* Start Dataset records *

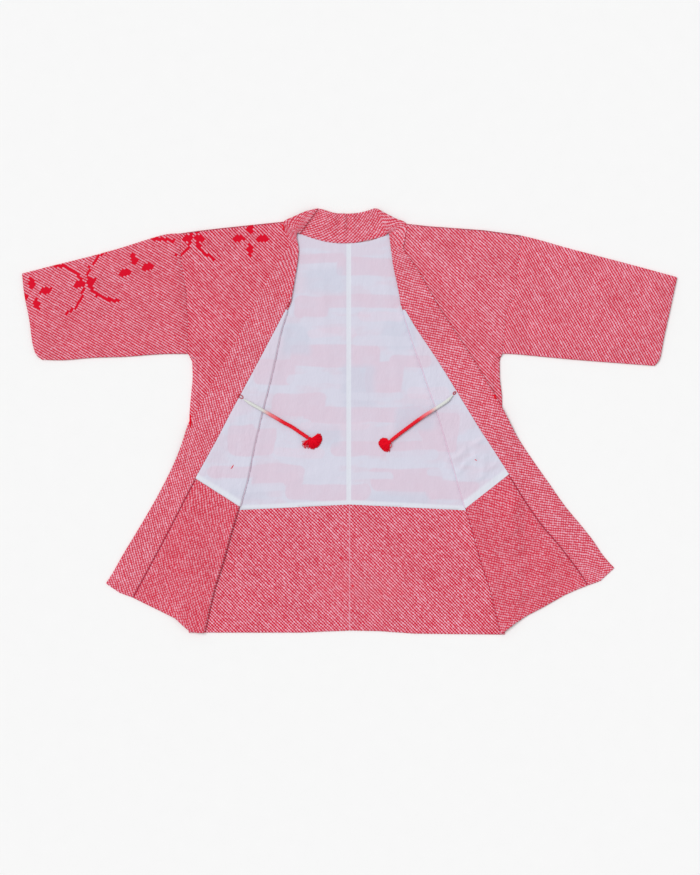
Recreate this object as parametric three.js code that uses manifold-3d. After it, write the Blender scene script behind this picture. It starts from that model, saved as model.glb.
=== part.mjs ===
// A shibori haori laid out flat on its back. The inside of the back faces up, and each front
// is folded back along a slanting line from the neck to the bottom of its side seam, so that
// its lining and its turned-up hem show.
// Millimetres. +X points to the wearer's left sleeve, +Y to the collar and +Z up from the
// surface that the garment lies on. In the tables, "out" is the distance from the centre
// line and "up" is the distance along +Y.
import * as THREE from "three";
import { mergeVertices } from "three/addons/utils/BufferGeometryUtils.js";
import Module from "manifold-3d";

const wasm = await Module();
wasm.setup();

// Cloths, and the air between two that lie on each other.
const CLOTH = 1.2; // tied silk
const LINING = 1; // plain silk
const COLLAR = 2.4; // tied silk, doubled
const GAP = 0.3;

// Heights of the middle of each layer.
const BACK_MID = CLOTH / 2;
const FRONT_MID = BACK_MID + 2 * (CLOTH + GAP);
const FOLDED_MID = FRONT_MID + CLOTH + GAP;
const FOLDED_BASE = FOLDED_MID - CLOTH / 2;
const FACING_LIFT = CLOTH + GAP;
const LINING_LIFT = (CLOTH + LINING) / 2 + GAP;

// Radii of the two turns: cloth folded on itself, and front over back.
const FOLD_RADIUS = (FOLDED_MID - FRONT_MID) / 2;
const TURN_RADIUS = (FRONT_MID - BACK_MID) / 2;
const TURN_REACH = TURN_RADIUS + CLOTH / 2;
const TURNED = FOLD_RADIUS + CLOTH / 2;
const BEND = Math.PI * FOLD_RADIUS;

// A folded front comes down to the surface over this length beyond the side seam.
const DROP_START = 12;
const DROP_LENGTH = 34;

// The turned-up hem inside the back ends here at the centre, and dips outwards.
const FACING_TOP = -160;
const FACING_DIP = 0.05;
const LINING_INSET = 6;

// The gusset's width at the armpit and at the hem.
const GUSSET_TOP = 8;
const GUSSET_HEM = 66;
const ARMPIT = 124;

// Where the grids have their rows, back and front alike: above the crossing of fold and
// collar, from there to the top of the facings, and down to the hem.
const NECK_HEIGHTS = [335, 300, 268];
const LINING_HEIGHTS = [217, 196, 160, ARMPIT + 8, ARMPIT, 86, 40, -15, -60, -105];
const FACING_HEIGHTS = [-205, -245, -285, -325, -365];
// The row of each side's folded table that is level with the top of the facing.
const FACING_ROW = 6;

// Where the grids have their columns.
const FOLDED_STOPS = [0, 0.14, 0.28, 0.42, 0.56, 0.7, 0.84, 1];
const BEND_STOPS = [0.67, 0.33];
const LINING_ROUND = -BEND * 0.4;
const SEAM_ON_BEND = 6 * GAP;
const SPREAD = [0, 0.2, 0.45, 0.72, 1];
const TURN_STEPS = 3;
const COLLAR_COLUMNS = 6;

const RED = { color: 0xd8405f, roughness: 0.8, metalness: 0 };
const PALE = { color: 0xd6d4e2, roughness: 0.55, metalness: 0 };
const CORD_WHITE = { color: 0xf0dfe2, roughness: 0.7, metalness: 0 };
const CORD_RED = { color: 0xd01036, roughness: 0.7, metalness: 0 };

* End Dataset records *
* Start Dataset records *

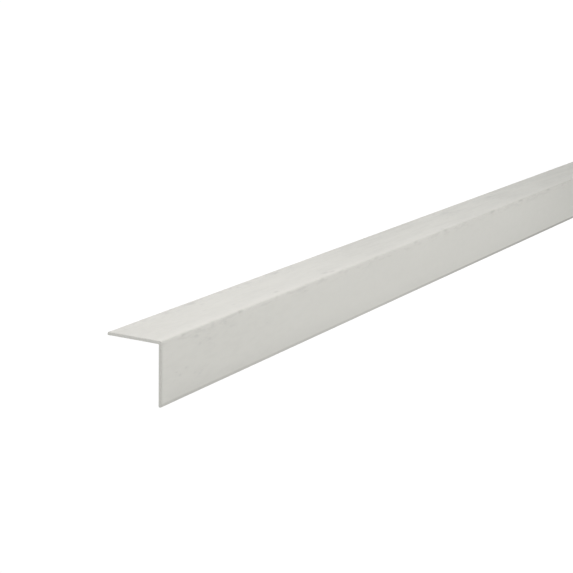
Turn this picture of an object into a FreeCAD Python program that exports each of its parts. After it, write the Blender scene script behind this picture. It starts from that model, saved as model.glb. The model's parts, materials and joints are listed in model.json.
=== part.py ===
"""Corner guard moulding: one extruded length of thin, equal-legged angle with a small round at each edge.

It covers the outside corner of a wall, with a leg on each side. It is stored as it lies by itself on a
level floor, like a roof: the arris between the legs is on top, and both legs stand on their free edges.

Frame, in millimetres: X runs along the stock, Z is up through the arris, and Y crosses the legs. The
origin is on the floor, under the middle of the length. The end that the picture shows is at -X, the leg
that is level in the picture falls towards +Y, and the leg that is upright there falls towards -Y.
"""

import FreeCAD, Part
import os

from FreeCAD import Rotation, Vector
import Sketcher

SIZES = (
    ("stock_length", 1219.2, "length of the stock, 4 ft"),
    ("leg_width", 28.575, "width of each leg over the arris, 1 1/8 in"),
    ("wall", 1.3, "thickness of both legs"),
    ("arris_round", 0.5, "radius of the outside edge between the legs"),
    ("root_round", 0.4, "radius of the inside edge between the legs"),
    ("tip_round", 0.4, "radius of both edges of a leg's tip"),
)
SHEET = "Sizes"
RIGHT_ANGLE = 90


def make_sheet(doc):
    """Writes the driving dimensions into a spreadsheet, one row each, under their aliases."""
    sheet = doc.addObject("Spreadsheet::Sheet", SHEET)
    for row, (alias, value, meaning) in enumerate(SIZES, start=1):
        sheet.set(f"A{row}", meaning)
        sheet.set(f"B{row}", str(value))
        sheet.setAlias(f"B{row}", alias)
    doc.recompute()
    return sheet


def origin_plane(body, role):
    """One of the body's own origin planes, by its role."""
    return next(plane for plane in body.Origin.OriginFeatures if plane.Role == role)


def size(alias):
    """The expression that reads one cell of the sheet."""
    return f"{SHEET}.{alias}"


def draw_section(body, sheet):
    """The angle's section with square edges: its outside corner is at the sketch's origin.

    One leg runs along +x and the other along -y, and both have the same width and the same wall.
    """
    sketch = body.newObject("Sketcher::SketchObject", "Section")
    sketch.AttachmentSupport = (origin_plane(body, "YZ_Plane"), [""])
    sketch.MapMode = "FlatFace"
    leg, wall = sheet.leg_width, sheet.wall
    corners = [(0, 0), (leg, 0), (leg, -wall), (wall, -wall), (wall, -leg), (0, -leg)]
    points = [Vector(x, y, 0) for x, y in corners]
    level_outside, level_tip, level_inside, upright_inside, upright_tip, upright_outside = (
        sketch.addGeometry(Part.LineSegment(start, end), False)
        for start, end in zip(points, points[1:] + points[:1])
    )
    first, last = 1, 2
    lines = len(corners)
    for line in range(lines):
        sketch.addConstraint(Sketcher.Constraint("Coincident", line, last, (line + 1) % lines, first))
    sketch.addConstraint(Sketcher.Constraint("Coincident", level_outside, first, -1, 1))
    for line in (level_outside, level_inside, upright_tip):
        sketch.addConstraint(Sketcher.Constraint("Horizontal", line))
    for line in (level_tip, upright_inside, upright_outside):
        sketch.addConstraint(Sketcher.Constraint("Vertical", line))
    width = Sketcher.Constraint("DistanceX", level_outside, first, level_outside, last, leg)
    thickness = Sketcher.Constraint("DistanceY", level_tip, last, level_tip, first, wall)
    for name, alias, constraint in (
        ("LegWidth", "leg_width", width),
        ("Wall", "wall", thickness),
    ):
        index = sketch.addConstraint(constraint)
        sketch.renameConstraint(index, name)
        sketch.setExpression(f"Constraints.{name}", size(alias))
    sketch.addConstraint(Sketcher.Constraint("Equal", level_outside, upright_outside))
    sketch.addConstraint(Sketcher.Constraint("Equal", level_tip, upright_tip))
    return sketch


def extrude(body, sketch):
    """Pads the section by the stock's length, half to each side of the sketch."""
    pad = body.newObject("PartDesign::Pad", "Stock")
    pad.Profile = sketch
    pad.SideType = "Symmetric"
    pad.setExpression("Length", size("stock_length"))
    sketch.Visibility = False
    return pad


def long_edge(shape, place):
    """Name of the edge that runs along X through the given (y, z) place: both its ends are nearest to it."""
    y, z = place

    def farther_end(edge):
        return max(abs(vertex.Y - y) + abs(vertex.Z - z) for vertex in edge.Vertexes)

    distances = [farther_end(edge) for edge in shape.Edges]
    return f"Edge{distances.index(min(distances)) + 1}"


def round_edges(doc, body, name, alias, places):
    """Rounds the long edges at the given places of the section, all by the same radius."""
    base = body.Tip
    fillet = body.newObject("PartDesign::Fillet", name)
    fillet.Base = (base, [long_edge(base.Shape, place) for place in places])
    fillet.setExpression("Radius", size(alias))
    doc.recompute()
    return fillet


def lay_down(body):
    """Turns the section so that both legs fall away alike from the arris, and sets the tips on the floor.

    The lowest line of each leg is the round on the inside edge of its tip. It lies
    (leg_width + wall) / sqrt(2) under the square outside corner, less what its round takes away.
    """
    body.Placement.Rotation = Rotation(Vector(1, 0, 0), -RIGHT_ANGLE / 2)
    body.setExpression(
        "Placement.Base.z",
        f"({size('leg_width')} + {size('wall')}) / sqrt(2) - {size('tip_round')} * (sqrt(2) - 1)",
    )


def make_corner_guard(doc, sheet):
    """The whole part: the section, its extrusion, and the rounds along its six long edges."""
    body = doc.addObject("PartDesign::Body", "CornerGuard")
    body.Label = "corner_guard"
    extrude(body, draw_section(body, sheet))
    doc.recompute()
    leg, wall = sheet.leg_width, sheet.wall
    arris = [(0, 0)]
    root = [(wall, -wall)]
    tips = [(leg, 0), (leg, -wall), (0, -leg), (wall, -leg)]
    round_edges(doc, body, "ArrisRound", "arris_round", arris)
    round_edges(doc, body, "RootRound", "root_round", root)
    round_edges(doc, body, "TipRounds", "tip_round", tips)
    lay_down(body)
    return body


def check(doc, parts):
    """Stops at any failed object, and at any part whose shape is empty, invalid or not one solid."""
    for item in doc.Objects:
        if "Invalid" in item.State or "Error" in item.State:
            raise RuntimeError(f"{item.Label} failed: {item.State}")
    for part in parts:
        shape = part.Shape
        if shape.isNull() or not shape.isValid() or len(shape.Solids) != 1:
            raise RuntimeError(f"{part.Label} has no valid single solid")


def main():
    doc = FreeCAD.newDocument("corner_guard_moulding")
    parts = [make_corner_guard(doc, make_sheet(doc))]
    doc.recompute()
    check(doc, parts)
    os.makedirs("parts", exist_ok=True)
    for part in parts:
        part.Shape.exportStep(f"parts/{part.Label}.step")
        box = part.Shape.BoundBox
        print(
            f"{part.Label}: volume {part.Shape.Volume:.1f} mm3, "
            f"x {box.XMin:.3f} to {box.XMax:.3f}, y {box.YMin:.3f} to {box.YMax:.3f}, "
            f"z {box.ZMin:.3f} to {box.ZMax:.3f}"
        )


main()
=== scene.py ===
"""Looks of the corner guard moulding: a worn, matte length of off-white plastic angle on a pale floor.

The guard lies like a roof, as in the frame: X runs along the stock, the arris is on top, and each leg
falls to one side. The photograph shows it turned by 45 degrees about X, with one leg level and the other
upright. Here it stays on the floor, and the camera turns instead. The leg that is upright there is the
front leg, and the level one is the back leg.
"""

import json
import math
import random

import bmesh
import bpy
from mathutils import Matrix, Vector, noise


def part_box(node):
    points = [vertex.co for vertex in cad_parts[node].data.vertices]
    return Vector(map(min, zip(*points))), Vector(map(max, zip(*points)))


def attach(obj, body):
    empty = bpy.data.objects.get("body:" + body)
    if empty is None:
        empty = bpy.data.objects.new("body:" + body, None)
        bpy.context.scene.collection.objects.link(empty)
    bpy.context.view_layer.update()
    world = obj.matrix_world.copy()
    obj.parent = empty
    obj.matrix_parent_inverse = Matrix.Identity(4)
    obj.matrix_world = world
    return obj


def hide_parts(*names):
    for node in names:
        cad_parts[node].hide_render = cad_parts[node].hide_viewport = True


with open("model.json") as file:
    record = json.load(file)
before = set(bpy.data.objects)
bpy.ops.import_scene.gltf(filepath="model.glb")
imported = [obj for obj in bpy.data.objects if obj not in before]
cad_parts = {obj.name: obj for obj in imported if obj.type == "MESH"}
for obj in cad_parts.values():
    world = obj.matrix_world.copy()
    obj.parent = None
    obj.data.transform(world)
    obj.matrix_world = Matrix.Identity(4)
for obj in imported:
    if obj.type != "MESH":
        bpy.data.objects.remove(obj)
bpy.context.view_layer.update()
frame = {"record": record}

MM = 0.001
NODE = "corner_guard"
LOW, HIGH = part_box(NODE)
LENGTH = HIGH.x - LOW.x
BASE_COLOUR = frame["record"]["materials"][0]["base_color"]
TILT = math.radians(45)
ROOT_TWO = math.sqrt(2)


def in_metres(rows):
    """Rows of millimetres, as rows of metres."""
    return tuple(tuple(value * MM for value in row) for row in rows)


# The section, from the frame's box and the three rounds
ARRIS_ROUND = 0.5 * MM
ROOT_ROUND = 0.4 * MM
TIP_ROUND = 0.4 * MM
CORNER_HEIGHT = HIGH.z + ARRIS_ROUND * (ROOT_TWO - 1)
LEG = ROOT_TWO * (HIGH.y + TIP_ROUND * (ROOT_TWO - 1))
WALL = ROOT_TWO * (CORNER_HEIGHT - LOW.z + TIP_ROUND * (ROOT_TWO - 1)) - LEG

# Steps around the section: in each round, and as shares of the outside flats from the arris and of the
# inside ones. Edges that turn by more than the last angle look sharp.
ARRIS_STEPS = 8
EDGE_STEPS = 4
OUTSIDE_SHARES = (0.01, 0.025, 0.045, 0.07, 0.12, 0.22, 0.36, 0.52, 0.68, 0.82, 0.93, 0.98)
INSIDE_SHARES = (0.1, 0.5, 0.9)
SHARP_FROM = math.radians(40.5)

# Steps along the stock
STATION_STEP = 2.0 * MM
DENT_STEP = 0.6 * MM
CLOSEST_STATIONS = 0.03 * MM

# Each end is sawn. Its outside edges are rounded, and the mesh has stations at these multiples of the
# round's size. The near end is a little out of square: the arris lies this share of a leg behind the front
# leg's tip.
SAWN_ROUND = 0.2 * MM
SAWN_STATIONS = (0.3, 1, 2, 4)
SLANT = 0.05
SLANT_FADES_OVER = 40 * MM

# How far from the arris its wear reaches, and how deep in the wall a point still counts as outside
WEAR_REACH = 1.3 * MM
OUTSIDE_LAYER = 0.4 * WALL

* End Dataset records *

### Objective
Give again only the lines that run from the line with "box = part.Shape.BoundBox" to the line with "obj.parent = empty". Include both of those lines exactly as written.

### Task result
        box = part.Shape.BoundBox
        print(
            f"{part.Label}: volume {part.Shape.Volume:.1f} mm3, "
            f"x {box.XMin:.3f} to {box.XMax:.3f}, y {box.YMin:.3f} to {box.YMax:.3f}, "
            f"z {box.ZMin:.3f} to {box.ZMax:.3f}"
        )


main()
=== scene.py ===
"""Looks of the corner guard moulding: a worn, matte length of off-white plastic angle on a pale floor.

The guard lies like a roof, as in the frame: X runs along the stock, the arris is on top, and each leg
falls to one side. The photograph shows it turned by 45 degrees about X, with one leg level and the other
upright. Here it stays on the floor, and the camera turns instead. The leg that is upright there is the
front leg, and the level one is the back leg.
"""

import json
import math
import random

import bmesh
import bpy
from mathutils import Matrix, Vector, noise


def part_box(node):
    points = [vertex.co for vertex in cad_parts[node].data.vertices]
    return Vector(map(min, zip(*points))), Vector(map(max, zip(*points)))


def attach(obj, body):
    empty = bpy.data.objects.get("body:" + body)
    if empty is None:
        empty = bpy.data.objects.new("body:" + body, None)
        bpy.context.scene.collection.objects.link(empty)
    bpy.context.view_layer.update()
    world = obj.matrix_world.copy()
    obj.parent = empty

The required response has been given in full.